— Task brief —
In the listing below, find the line that contains "addPart(group, 'detent_plunger', detentPlunger(), BLACK_STEEL);" and the line that contains "obj.matrix_world = world". Quote both and every line between them, exactly, and nothing more.

— Data provided —
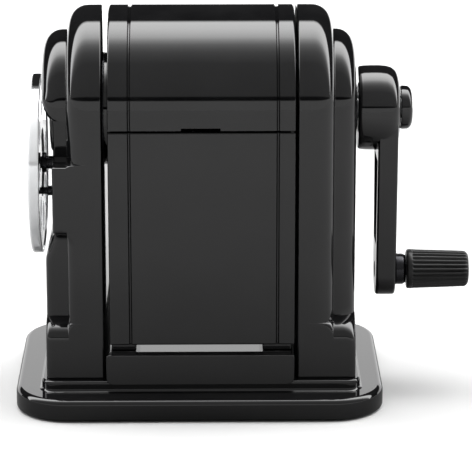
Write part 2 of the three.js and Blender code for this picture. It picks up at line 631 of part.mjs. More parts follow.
function gripSpindle() {
  return turnedX([
    [ARM_MIN_X + 0.8, 0], [ARM_MIN_X + 0.8, 3], [ARM_MAX_X + 0.2, 3], [ARM_MAX_X + 0.2, 5.7], [73.5, 5.7],
    [74.5, 5.2], [74.5, 2.5], [95, 2.5], [95, 0],
  ], 0, KNOB_Z, 28);
}

function grip() {
  const ribs = 24;
  const points = gearOutline(ribs, 6.7, 7.4, 0.28, 0.62, 0);
  const geometry = extruded(polygon(points), 19.6);
  const position = geometry.attributes.position;
  for (let i = 0; i < position.count; i += 1) {
    const scale = 1 - (position.getZ(i) / 19.6) * 0.09;
    position.setX(i, position.getX(i) * scale);
    position.setY(i, position.getY(i) * scale);
  }
  geometry.applyMatrix4(new THREE.Matrix4().set(0, 0, 1, 76.7, 1, 0, 0, 0, 0, 1, 0, KNOB_Z, 0, 0, 0, 1));
  const core = turnedX([
    [74.9, 0], [74.9, 6.6], [75.3, 7.2], [76.7, 7.4], [77.5, 7.1], [89.5, 6.5], [96.8, 6.2], [97.6, 5.6], [97.8, 4.6], [97.8, 0],
  ], 0, KNOB_Z, 32);
  const bore = rodX(2.58, 70, 95.6, 0, KNOB_Z, 32);
  return cut(core.add(solidOf(geometry)), [bore]);
}

// ---- dial ----
function dial() {
  const outside = [[-62.5, 0], [-62.5, 31.4], [-62.3, 32.5], [-61.6, DIAL_R]];
  const inside = [[-58.5, DIAL_R], [-58.5, 32.1], [-60.2, 31.9], [-61, 31.3], [-61.3, 30.4], [-61.3, 8]];
  const hub = [[-61.3, 5], [-59.4, 5], [-59.4, 0]];
  const disc = turnedX([...outside, ...inside, ...hub], 0, DIAL_Z, 40);
  const holes = DIAL_HOLE_R.map((r, i) => {
    const a = Math.PI / 2 + (i * Math.PI) / 4;
    return rodX(r, -70, -50, DIAL_HOLE_RING * Math.cos(a), DIAL_Z + DIAL_HOLE_RING * Math.sin(a), 16);
  });
  const dimples = DIAL_HOLE_R.map((r, i) => {
    const a = -Math.PI / 2 + (i * Math.PI) / 4;
    return rodX(1.5, -61.8, -50, 10.7 * Math.cos(a), DIAL_Z + 10.7 * Math.sin(a), 8);
  });
  return cut(disc, [...holes, ...dimples, rodX(2.26, -70, -50, 0, DIAL_Z, 32)]);
}

function dialPivot() {
  return turnedX([
    [-63.6, 0], [-63.6, 3.2], [-63.1, 3.8], [-62.8, 3.9], [-62.8, 2.2], [-59.1, 2.2], [-59.1, 3.65], [-57.3, 3.65],
    [-57.3, 2.4], [ENTRY_FACE_X - 0.3, 2.4], [ENTRY_FACE_X - 0.3, 2.1], [-47, 2.1], [-47, 0],
  ], 0, DIAL_Z, 18);
}

function detentPlunger() {
  return turnedX([
    [-61, 0], [-60.8, 0.8], [-60.1, 1.3], [-57.2, 1.3], [-57.2, 1.85], [-51.2, 1.85], [-51.2, 0],
  ], 0, DETENT_Z, 24);
}

function detentSpring() {
  return rodX(1.5, -50.9, -47.6, 0, DETENT_Z, 20);
}

function ringScrew(y, z) {
  return rodX(1.15, -45.4, -33.2, y, z, 12).add(rodX(1.9, -33.2, -31.8, y, z, 16));
}

function coverScrew(x, z) {
  return rodY(1.2, SHELL_R - 5.2, SHELL_R + 0.3, x, z, 16).add(rodY(2.8, SHELL_R + 0.2, SHELL_R + 1.4, x, z, 24));
}

// ---- assembly ----
function build() {
  const group = new THREE.Group();
  group.name = 'pencil_sharpener';
  addPart(group, 'base_plate', basePlate(), ENAMEL);
  addPart(group, 'base_pad', basePad(), PAD_RUBBER);
  addPart(group, 'entry_upright', entryUpright(), ENAMEL);
  addPart(group, 'crank_upright', crankUpright(), ENAMEL);
  UPRIGHT_SCREWS.forEach(([x, y], i) => addPart(group, `upright_screw_${i + 1}`, baseScrew(x, y, 24), STEEL));
  addPart(group, 'receptacle_guide', receptacleGuide(), ENAMEL);
  GUIDE_SCREWS.forEach(([x, y], i) => addPart(group, `guide_screw_${i + 1}`, guideScrew(x, y), STEEL));
  addPart(group, 'lock_spring', lockSpring(), STEEL);
  addPart(group, 'dome_cover', domeCover(), ENAMEL);
  addPart(group, 'rear_panel', rearPanel(), ENAMEL);
  COVER_SCREWS.forEach(([x, z], i) => addPart(group, `cover_screw_${i + 1}`, coverScrew(x, z), STEEL));
  addPart(group, 'receptacle', receptacle(), BIN_PLASTIC);
  addPart(group, 'ring_gear', ringGear(), BLACK_STEEL);
  ringScrewSpots().forEach(([y, z], i) => addPart(group, `ring_gear_screw_${i + 1}`, ringScrew(y, z), STEEL));
  addPart(group, 'cutter_carrier', cutterCarrier(), STEEL);
  addPart(group, 'cutter_1', cutter(1), STEEL);
  addPart(group, 'cutter_2', cutter(-1), STEEL);
  addPart(group, 'cutter_pin_1', cutterPin(1), STEEL);
  addPart(group, 'cutter_pin_2', cutterPin(-1), STEEL);
  addPart(group, 'drive_shaft', driveShaft(), STEEL);
  addPart(group, 'crank_bush', crankBush(), BRONZE);
  addPart(group, 'thrust_washer', thrustWasher(), BLACK_STEEL);
  addPart(group, 'crank_arm', crankArm(), ENAMEL);
  addPart(group, 'crank_cap_nut', capNut(), ENAMEL);
  addPart(group, 'grip_spindle', gripSpindle(), BLACK_STEEL);
  addPart(group, 'grip', grip(), GRIP_PLASTIC);
  addPart(group, 'dial', dial(), CHROME);
  addPart(group, 'dial_pivot', dialPivot(), BLACK_STEEL);
  addPart(group, 'detent_plunger', detentPlunger(), BLACK_STEEL);
  addPart(group, 'detent_spring', detentSpring(), STEEL);
  return group;
}

export default build();
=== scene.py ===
"""Looks of the hand-cranked pencil sharpener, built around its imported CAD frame."""
import math

import bmesh
import bpy
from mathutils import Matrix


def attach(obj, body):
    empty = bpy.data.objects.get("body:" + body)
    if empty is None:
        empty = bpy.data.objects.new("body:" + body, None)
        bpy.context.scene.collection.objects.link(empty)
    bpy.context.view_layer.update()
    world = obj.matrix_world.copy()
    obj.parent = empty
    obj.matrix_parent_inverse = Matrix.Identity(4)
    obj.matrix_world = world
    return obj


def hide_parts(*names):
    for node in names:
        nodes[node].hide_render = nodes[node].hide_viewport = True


MM = 0.001

# ---- shared dimensions, in millimetres: the CAD's, but for a seam 1.4 mm lower and a dial with a filled back ----
AXIS_Z, ARCH_Z = 104.6, 108.0
BASE_X, BASE_HALF_Y, BASE_CORNER, BASE_TOP_Z, BASE_EDGE = (-68.3, 65.0), 47.0, 19.0, 8.3, 2.0
PLINTH_X, PLINTH_HALF_Y, PLINTH_TOP_Z = (-58.7, 56.4), 37.2, 12.3
FOOT_Z = 12.6
ARCH_R, STEP_INSET = 34.5, 8.9
ENTRY_INNER_X, ENTRY_ARCH_X, ENTRY_FACE_X, ENTRY_HOOD_X, ENTRY_COLUMN_X = -36.2, -48.7, -53.8, -57.9, -57.0
HOOD_LOW_Z, BLOCK_TOP_Z, COLUMN_TOP_Z = 105.9, 92.2, 66.2
CRANK_INNER_X, CRANK_ARCH_X, CRANK_FACE_X = 33.7, 46.6, 54.8
COVE_LOW_Z, COVE_HIGH_Z = 26.8, 33.2
SHELL_MIN_X, SHELL_MAX_X = -34.0, 32.7
SEAM_Z = 104.6
PANEL_BOTTOM_Z, REAR_BOTTOM_Z = 25.0, 31.0
GROOVE_X, GROOVE_HALF, GROOVE_DEPTH = 26.4, 0.6, 0.7
BIN_FLOOR_Z, BIN_TOP_Z, BIN_FAR_Y = 27.0, 78.0, 28.0
RIB_TOP_Z = 22.55
RIBS_X = ((-33.6, -24.3), (20.9, 31.8))
DIAL_Z, DIAL_R, DIAL_RING, DETENT_Z = 84.2, 33.0, 20.4, 73.5
DIAL_HOLES = (4.0, 4.4, 4.8, 5.2, 5.6, 6.0, 6.5, 3.5)
KNOB_Z = 43.0

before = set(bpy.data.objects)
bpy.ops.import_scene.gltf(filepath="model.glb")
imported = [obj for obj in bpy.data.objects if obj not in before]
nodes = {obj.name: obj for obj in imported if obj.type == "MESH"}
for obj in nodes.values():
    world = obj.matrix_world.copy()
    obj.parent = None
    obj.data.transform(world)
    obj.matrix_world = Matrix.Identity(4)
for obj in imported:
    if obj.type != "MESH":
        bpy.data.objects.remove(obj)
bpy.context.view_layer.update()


# ---- materials ----
def node_material(name):
    material = bpy.data.materials.new(name)
    material.use_nodes = True
    tree = material.node_tree
    shader = tree.nodes["Principled BSDF"]
    return material, tree, shader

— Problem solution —
  addPart(group, 'detent_plunger', detentPlunger(), BLACK_STEEL);
  addPart(group, 'detent_spring', detentSpring(), STEEL);
  return group;
}

export default build();
=== scene.py ===
"""Looks of the hand-cranked pencil sharpener, built around its imported CAD frame."""
import math

import bmesh
import bpy
from mathutils import Matrix


def attach(obj, body):
    empty = bpy.data.objects.get("body:" + body)
    if empty is None:
        empty = bpy.data.objects.new("body:" + body, None)
        bpy.context.scene.collection.objects.link(empty)
    bpy.context.view_layer.update()
    world = obj.matrix_world.copy()
    obj.parent = empty
    obj.matrix_parent_inverse = Matrix.Identity(4)
    obj.matrix_world = world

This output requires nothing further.